• _Exercise_: Set down, without alteration, the lines from the one that contains "that you describe." through the final line of the material below.

* START Entries shown *

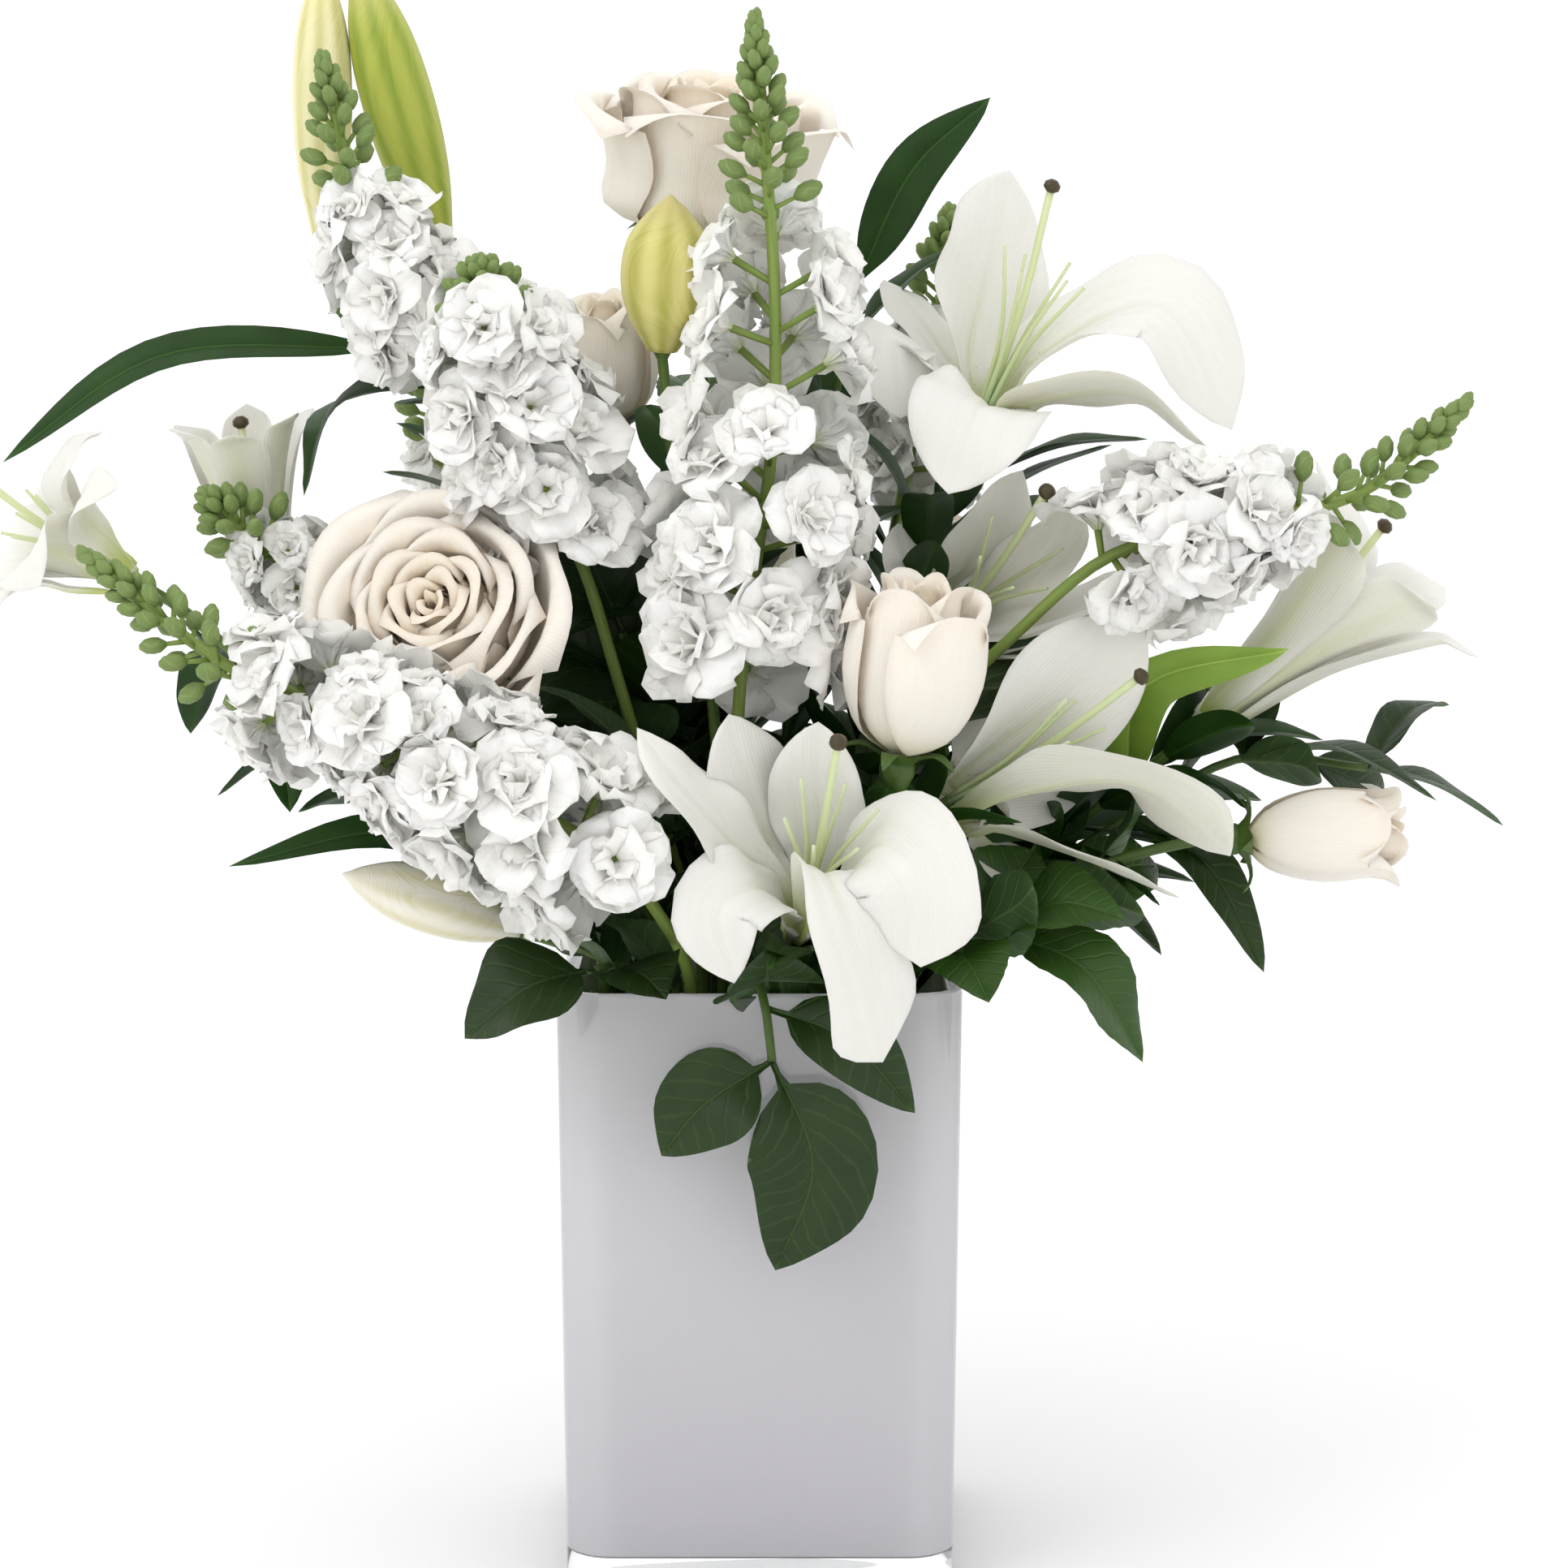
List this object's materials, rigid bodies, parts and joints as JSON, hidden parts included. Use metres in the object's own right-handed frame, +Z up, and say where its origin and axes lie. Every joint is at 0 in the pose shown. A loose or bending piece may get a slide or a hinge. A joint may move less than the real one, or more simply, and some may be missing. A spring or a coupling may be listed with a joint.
{
  "type": "lilies in a vase",
  "caption": "Bouquet of open lilies, stock spikes, roses, lily buds and dark leaves standing in water in a tall square vase of white-lined clear glass.",
  "frame": {"origin": "middle of the vase's foot, on the surface it stands on", "axes": "+Z up through the vase; -Y is the side of the bouquet that faces the viewer; +X to the viewer's right"},
  "size_m": [0.4926, 0.2926, 0.517],
  "materials": {
    "bud_green": "satin yellow-green bud",
    "stem_green": "satin green stalk",
    "bud_cream": "satin pale yellow bud",
    "leaf_green": "waxy dark green leaf",
    "lily_petals": "satin white petal",
    "rose_petals": "matte cream petal",
    "stock_petals": "matte white ruffled petal",
    "stock_stem": "matte pale green stalk and buds",
    "clear_glass": "clear, polished",
    "white_glass": "glossy opaque white glass layer",
    "water": "clear still water"
  },
  "bodies": {
    "root": {"bud_centre": "bud_green", "bud_centre_stem": "stem_green", "bud_low_left": "bud_cream", "bud_low_left_stem": "stem_green", "bud_top_cream": "bud_cream", "bud_top_green": "bud_green", "bud_top_stem": "stem_green", "leaf_top": "leaf_green", "lily_back_bloom": "lily_petals", "lily_back_stem": "stem_green", "lily_far_left_bloom": "lily_petals", "lily_far_right_bloom": "lily_petals", "lily_far_right_stem": "stem_green", "lily_front_bloom": "lily_petals", "lily_front_stem": "stem_green", "lily_left_bloom": "lily_petals", "lily_low_right_bloom": "lily_petals", "lily_low_right_stem": "stem_green", "lily_pair_stem": "stem_green", "lily_right_bloom": "lily_petals", "lily_right_stem": "stem_green", "lily_top_right_bloom": "lily_petals", "lily_top_right_stem": "stem_green", "rose_back_bloom": "rose_petals", "rose_back_stem": "stem_green", "rose_behind_bloom": "rose_petals", "rose_behind_stem": "stem_green", "rose_centre_bloom": "rose_petals", "rose_centre_stem": "stem_green", "rose_leaves_right": "leaf_green", "rose_left_bloom": "rose_petals", "rose_left_stem": "stem_green", "rose_right_bloom": "rose_petals", "rose_right_stem": "stem_green", "rose_top_bloom": "rose_petals", "rose_top_stem": "stem_green", "ruscus_right": "leaf_green", "salal_back": "leaf_green", "salal_front": "leaf_green", "salal_left": "leaf_green", "salal_middle": "leaf_green", "stock_back_left_florets": "stock_petals", "stock_back_left_stem": "stock_stem", "stock_back_right_florets": "stock_petals", "stock_back_right_stem": "stock_stem", "stock_behind_left_florets": "stock_petals", "stock_behind_left_stem": "stock_stem", "stock_centre_florets": "stock_petals", "stock_centre_stem": "stock_stem", "stock_front_left_florets": "stock_petals", "stock_front_left_stem": "stock_stem", "stock_left_florets": "stock_petals", "stock_left_stem": "stock_stem", "stock_right_florets": "stock_petals", "stock_right_stem": "stock_stem", "stock_top_left_florets": "stock_petals", "stock_top_left_stem": "stock_stem", "vase_glass": "clear_glass", "vase_lining": "white_glass", "water": "water"}
  },
  "joints": []
}
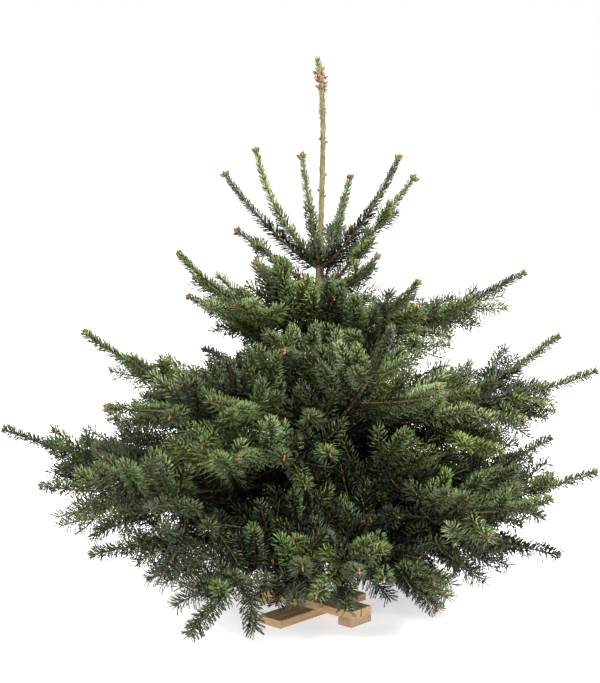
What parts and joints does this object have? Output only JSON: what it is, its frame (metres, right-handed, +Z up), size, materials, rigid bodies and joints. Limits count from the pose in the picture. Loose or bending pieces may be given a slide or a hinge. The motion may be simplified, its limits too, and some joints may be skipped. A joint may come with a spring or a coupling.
{
  "type": "cut fir christmas tree on a wooden cross stand",
  "caption": "Small, broad cut fir sold as a Christmas tree: bare leader, upright top shoots, dense skirt of boughs, on a nailed cross of two sawn boards.",
  "frame": {"origin": "on the floor, at the middle of the cross stand's underside, below the trunk", "axes": "+Z up along the trunk, +X to the tree's right as seen from the front, the viewer on the -Y side"},
  "size_m": [1.4044, 1.0697, 1.25],
  "materials": {
    "bark": "dull grey-brown bark, olive on young wood",
    "sawn_pine": "raw sawn pine, matt",
    "needles": "waxy dark green, paler and greyer below"
  },
  "bodies": {
    "root": {"trunk": "bark", "lower_board": "sawn_pine", "upper_board": "sawn_pine", "foot_block_front": "sawn_pine", "foot_block_back": "sawn_pine", "bough_lower_1": "bark", "bough_lower_2": "bark", "bough_lower_3": "bark", "bough_lower_4": "bark", "bough_lower_5": "bark", "bough_lower_6": "bark", "bough_lower_7": "bark", "bough_lower_8": "bark", "bough_middle_1": "bark", "bough_middle_2": "bark", "bough_middle_3": "bark", "bough_middle_4": "bark", "bough_middle_5": "bark", "bough_middle_6": "bark", "bough_middle_7": "bark", "bough_middle_8": "bark", "foliage_crown_1": "needles", "foliage_crown_2": "needles", "foliage_crown_3": "needles", "foliage_crown_4": "needles", "foliage_crown_5": "needles", "foliage_lower_1": "needles", "foliage_lower_2": "needles", "foliage_lower_3": "needles", "foliage_lower_4": "needles", "foliage_lower_5": "needles", "foliage_lower_6": "needles", "foliage_lower_7": "needles", "foliage_lower_8": "needles", "foliage_middle_1": "needles", "foliage_middle_2": "needles", "foliage_middle_3": "needles", "foliage_middle_4": "needles", "foliage_middle_5": "needles", "foliage_middle_6": "needles", "foliage_middle_7": "needles", "foliage_middle_8": "needles", "foliage_shoulder_1": "needles", "foliage_shoulder_2": "needles", "foliage_shoulder_3": "needles", "foliage_shoulder_4": "needles", "foliage_shoulder_5": "needles", "foliage_skirt_1": "needles", "foliage_skirt_2": "needles", "foliage_skirt_3": "needles", "foliage_skirt_4": "needles", "foliage_skirt_5": "needles", "foliage_skirt_6": "needles", "foliage_skirt_7": "needles", "foliage_upper_1": "needles", "foliage_upper_2": "needles", "foliage_upper_3": "needles", "foliage_upper_4": "needles", "foliage_upper_5": "needles", "foliage_upper_6": "needles"}
  },
  "joints": []
}
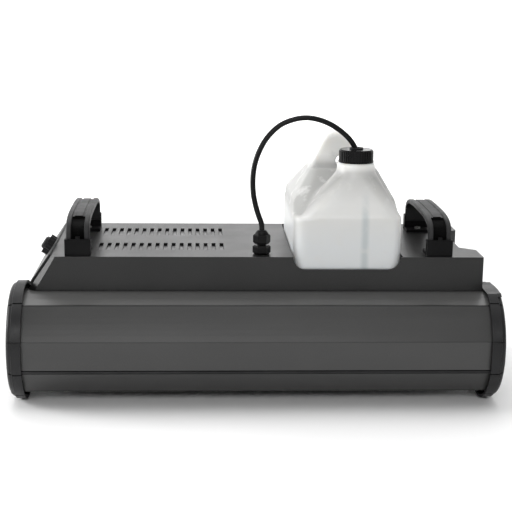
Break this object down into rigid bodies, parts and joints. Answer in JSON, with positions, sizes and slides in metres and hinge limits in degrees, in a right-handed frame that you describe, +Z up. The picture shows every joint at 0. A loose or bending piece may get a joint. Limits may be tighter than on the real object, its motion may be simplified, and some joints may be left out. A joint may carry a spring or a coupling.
{
  "type": "fog machine",
  "caption": "Floor-standing stage fog machine: a round heater barrel with end caps, a vented housing, carrying handles, a lift-out fluid bottle and a looped feed hose.",
  "frame": {"origin": "middle of the bounding box, on the floor", "axes": "+X along the barrel towards the control end, +Y to the rear of the machine, +Z up"},
  "size_m": [0.6, 0.289, 0.3488],
  "materials": {
    "black_steel": "fine-textured black powder coat",
    "raw_steel": "plain folded sheet",
    "black_extrusion": "satin black anodised extrusion",
    "black_rubber": "matt",
    "black_plastic": "moulded, satin",
    "grey_plastic": "moulded, satin",
    "nylon": "ribbed nylon",
    "jug": "translucent polyethylene, full of clear fluid",
    "clear_tube": "translucent soft tube",
    "hose": "smooth, satin",
    "aluminium": "as cast",
    "bright_steel": "zinc plated",
    "steel": "machined",
    "brass": "turned",
    "wool": "ceramic fibre blanket",
    "board": "glass-epoxy board",
    "red_plastic": "lit rocker",
    "lamp": "clear lens"
  },
  "bodies": {
    "housing": {"housing_cover": "black_steel", "bottle_tray": "black_steel", "chassis_tray": "black_steel", "rubber_feet": "black_rubber", "cover_screws": "bright_steel", "barrel_front_shell": "black_extrusion", "barrel_lower_shell": "black_extrusion", "barrel_rear_shell": "black_extrusion", "barrel_seam_strips": "black_rubber", "left_bulkhead": "raw_steel", "right_bulkhead": "raw_steel", "left_cap": "black_plastic", "right_cap": "black_plastic", "cap_screws": "bright_steel", "nozzle_plate": "steel", "fog_nozzle": "brass", "heater_block": "aluminium", "heater_rods": "steel", "insulation_sleeve": "wool", "heater_cradles": "raw_steel", "thermostat": "bright_steel", "feed_pipe": "brass", "pump_body": "black_plastic", "pump_bracket": "raw_steel", "suction_tube": "clear_tube", "control_board": "board", "board_spacers": "brass", "power_relay": "grey_plastic", "control_panel": "black_steel", "panel_screws": "bright_steel", "mains_inlet": "black_plastic", "rocker_frame": "black_plastic", "fuse_base": "black_plastic", "remote_socket": "steel", "ready_lamp": "lamp", "left_handle_feet": "grey_plastic", "right_handle_feet": "grey_plastic", "handle_screws": "bright_steel", "gland_body": "nylon", "gland_nut": "nylon", "end_plate_gasket": "black_rubber", "end_plate": "black_steel", "knob_stud": "bright_steel", "fluid_hose": "hose"},
    "bottle": {"bottle": "jug", "hose_grommet": "black_rubber", "dip_tube": "clear_tube", "tube_filter": "steel"},
    "cap": {"bottle_cap": "nylon"},
    "left_handle": {"left_handle_strap": "black_rubber"},
    "right_handle": {"right_handle_strap": "black_rubber"},
    "knob": {"clamp_knob": "black_plastic"},
    "rocker": {"power_rocker": "red_plastic"},
    "fuse": {"fuse_cap": "black_plastic"},
    "plunger": {"pump_plunger": "steel"}
  },
  "joints": [
    {"name": "bottle_lift", "type": "slide", "parent": "housing", "child": "bottle", "axis": [0, 0, 1], "range_m": [0, 0.06], "deforming": ["fluid_hose"]},
    {"name": "cap_turn", "type": "hinge", "parent": "bottle", "child": "cap", "pos_m": [0.1244, -0.0335, 0.29], "axis": [0, 0, 1], "range_deg": [0, 450]},
    {"name": "left_handle_slide", "type": "slide", "parent": "housing", "child": "left_handle", "axis": [0, 0, 1], "range_m": [-0.01, 0]},
    {"name": "right_handle_slide", "type": "slide", "parent": "housing", "child": "right_handle", "axis": [0, 0, 1], "range_m": [-0.01, 0]},
    {"name": "knob_turn", "type": "hinge", "parent": "housing", "child": "knob", "pos_m": [-0.25495, 0.0005, 0.17285], "axis": [-0.831, 0, 0.5563], "range_deg": [0, 720]},
    {"name": "rocker_tilt", "type": "hinge", "parent": "housing", "child": "rocker", "pos_m": [0.2618, 0.024, 0.138], "axis": [0, 1, 0], "range_deg": [0, 22]},
    {"name": "fuse_turn", "type": "hinge", "parent": "housing", "child": "fuse", "pos_m": [0.2648, 0.06, 0.082], "axis": [1, 0, 0], "range_deg": [0, 60]},
    {"name": "plunger_slide", "type": "slide", "parent": "housing", "child": "plunger", "axis": [1, 0, 0], "range_m": [-0.003, 0.003], "stiffness_N_per_m": 300}
  ]
}
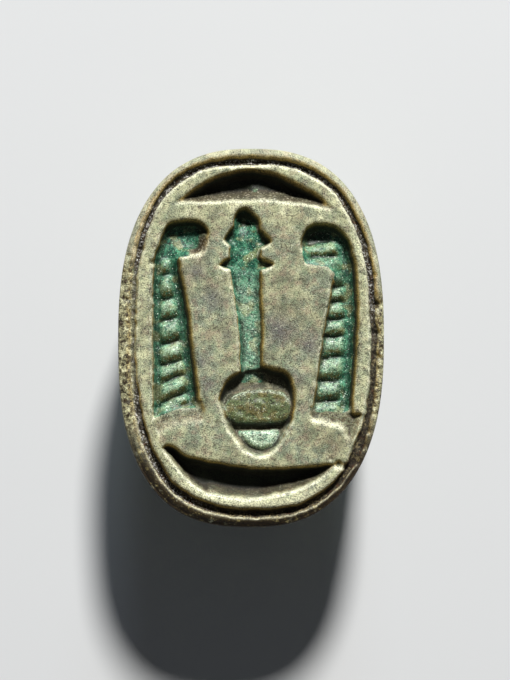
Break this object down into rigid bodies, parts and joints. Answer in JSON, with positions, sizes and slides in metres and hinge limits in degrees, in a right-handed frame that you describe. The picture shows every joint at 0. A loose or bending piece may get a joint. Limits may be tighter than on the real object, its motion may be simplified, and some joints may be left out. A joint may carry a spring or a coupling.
{
  "type": "scarab amulet",
  "caption": "Small oval beetle amulet of glazed soapstone, its flat seal face carved with sunk signs in a line border, pierced lengthwise for a string.",
  "frame": {"origin": "under the middle of the amulet, on the surface it lies on, at the flat spot of the beetle's back", "axes": "+Z out of the carved seal face, +Y towards the beetle's head and the top of the seal, +X to the right of the seal"},
  "size_m": [0.0116, 0.0164, 0.0072],
  "materials": {
    "glazed_steatite": "worn green glaze in the cuts, bare pale stone on the high parts"
  },
  "bodies": {
    "root": {"scarab": "glazed_steatite"}
  },
  "joints": []
}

* END Entries shown *

• _The solution_:
Break this object down into rigid bodies, parts and joints. Answer in JSON, with positions, sizes and slides in metres and hinge limits in degrees, in a right-handed frame that you describe. The picture shows every joint at 0. A loose or bending piece may get a joint. Limits may be tighter than on the real object, its motion may be simplified, and some joints may be left out. A joint may carry a spring or a coupling.
{
  "type": "scarab amulet",
  "caption": "Small oval beetle amulet of glazed soapstone, its flat seal face carved with sunk signs in a line border, pierced lengthwise for a string.",
  "frame": {"origin": "under the middle of the amulet, on the surface it lies on, at the flat spot of the beetle's back", "axes": "+Z out of the carved seal face, +Y towards the beetle's head and the top of the seal, +X to the right of the seal"},
  "size_m": [0.0116, 0.0164, 0.0072],
  "materials": {
    "glazed_steatite": "worn green glaze in the cuts, bare pale stone on the high parts"
  },
  "bodies": {
    "root": {"scarab": "glazed_steatite"}
  },
  "joints": []
}